**Task requirements**
Check each line of the listing for the string "finishes", then state how many lines have it. Only the number is wanted.

**Data**
* * * * * * * * *
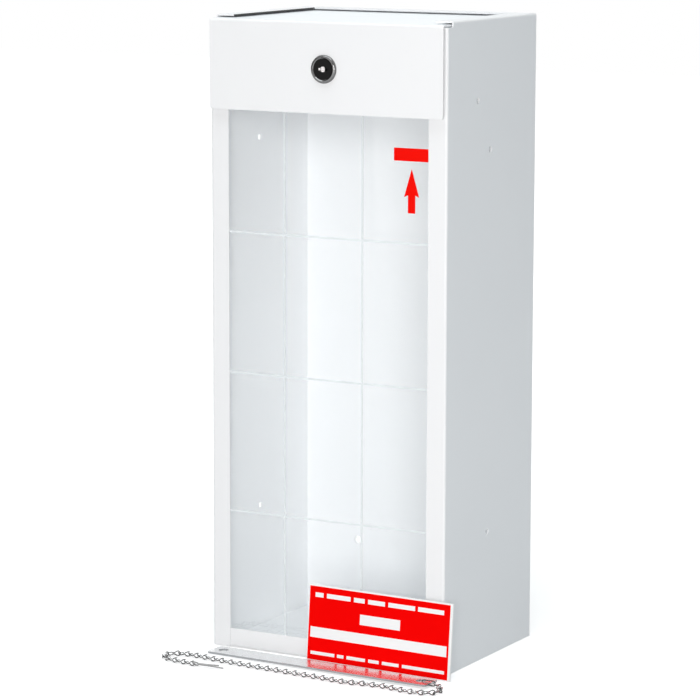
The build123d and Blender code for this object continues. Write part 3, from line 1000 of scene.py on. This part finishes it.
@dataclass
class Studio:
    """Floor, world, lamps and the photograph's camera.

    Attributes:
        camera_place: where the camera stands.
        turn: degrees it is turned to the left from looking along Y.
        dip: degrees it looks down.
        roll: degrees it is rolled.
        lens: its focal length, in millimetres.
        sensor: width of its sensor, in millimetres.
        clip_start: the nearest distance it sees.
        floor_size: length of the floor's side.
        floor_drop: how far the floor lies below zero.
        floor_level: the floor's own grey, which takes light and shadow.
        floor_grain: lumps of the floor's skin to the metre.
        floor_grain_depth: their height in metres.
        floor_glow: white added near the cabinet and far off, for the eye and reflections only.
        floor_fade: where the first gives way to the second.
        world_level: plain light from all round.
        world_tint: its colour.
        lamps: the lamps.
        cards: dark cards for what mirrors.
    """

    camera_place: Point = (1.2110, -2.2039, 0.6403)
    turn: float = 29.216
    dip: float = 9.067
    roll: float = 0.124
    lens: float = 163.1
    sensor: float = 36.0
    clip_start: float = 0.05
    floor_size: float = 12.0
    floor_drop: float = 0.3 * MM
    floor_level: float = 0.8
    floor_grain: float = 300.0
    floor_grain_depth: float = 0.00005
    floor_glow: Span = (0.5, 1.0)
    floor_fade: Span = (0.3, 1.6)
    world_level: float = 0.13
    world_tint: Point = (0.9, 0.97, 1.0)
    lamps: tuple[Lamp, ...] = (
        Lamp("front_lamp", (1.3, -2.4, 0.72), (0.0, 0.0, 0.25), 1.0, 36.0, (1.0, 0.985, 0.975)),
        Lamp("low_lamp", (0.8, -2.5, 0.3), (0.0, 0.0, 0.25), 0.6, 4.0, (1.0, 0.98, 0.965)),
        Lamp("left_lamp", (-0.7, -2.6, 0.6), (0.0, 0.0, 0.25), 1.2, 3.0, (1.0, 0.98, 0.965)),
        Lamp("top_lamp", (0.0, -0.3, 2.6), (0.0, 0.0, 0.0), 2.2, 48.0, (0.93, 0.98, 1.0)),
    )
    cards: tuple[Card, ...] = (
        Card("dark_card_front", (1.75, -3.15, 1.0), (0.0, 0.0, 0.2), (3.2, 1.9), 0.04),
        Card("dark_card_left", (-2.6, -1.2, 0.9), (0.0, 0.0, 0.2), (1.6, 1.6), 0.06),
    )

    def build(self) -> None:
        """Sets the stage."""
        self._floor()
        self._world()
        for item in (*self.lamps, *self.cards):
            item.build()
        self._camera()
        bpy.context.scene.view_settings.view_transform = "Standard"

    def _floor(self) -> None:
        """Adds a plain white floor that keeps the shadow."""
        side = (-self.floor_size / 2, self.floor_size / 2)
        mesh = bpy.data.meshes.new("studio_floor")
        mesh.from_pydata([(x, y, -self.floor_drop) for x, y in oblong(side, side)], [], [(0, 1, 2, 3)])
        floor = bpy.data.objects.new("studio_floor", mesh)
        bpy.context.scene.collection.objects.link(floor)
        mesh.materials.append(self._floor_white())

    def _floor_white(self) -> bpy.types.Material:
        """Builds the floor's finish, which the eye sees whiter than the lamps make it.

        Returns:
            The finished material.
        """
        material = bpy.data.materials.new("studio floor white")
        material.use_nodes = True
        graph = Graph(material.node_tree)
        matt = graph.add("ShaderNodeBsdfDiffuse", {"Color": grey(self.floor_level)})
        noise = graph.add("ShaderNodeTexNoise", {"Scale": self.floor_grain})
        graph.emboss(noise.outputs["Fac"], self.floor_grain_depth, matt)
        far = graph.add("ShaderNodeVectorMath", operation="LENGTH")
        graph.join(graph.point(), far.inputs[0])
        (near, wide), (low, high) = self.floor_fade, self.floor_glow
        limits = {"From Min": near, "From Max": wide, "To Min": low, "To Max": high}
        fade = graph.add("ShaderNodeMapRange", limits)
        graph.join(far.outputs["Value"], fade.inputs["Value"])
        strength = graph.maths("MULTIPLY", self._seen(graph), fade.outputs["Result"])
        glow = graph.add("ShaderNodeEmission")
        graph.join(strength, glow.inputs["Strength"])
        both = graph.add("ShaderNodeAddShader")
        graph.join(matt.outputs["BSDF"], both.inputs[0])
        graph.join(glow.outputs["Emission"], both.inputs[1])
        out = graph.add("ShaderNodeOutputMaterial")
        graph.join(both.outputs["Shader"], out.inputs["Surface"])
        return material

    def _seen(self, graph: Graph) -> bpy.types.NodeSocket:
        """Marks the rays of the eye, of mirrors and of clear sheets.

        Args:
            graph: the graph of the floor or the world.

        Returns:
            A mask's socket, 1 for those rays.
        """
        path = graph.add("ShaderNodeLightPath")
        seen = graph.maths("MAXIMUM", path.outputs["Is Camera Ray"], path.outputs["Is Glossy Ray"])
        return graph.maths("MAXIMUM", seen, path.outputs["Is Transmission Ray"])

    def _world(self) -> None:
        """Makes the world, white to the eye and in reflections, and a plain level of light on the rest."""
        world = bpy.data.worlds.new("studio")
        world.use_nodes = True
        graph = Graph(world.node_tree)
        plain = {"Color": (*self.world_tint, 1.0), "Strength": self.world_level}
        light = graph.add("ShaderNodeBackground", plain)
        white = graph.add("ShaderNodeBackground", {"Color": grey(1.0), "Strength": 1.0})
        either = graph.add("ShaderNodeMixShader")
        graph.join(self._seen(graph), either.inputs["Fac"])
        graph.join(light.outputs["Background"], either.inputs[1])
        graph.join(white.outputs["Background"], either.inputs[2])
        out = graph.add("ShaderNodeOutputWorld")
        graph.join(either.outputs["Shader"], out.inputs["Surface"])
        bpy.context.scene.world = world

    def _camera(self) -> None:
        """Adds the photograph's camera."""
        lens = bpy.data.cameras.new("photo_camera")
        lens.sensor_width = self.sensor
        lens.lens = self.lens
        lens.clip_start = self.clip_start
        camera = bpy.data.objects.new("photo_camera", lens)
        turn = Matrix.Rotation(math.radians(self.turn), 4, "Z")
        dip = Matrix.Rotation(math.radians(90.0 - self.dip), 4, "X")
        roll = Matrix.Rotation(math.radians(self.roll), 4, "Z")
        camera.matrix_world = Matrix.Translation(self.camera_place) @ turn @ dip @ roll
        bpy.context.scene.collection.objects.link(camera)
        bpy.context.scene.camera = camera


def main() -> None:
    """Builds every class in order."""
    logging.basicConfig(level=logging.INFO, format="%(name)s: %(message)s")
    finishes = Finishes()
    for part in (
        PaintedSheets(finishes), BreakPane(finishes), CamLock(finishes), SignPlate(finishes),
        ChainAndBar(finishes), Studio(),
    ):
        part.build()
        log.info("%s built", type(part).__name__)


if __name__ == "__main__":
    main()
* * * * * * * * *
**Result below**
4